Denel not only continues to make the Casspir 35 years after it first took to the bush but also produces the RG-series of armoured vehicles, of which more than 2 200 have been supplied, mostly to Canada and the US.
Other countries using them include Spain and the UAE. Paramount has its Mbombe. Meanwhile, the Gauteng-based DCD Group’s Husky mine-removal system has been in extensive use by the US army and was voted one of their top 10 most innovative advances in army technology. The Husky is a vehicle that uses radar to scan for roadside bombs, while
an accompanying vehicle uses a retractable arm with a camera and claw to uncover them.
Apart from vehicles, Denel has also invested heavily in aeronautics. It was an innovator in Africa with unmanned aerial vehicles (UAVs), more commonly known as drones. Its latest version, the Seeker 400, can be armed with Impi laser-guided missiles and used for a wide range of missions. In March last year, DefenceWeb reported that the South African Air Force was in the process of re-establishing its former UAV unit, 10 Squadron.

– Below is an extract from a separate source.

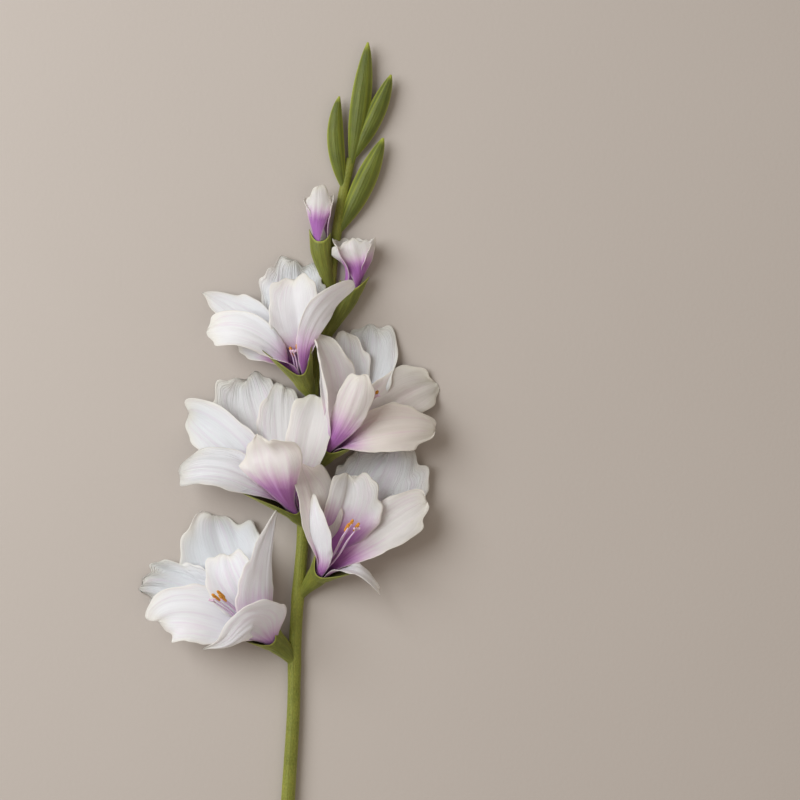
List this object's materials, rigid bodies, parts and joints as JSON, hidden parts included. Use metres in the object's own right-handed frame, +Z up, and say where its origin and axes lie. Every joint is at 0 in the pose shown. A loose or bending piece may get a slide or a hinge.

In September 2016, Denel unveiled the SARA (South African Regional Aircraft) concept – a full-scale fuselage mock-up of a light civilian plane – at the Africa Aerospace and Defence (AAD) Expo. Held at the Waterkloof air force base in South Africa, the AAD takes place every two years and, in 2016, more than 450 companies from 30 countries participated. In addition to South Africa, several African countries also had a large presence – among them Nigeria, Namibia, Uganda and Sudan.
Denel is eager to introduce SARA to the rest of the continent. The twin-turboprop aircraft is capable of carrying around 24 passengers is and able to operate from rough airstrips away from the standard air routes. SARA has been designed to carry people, freight or a mixture of both.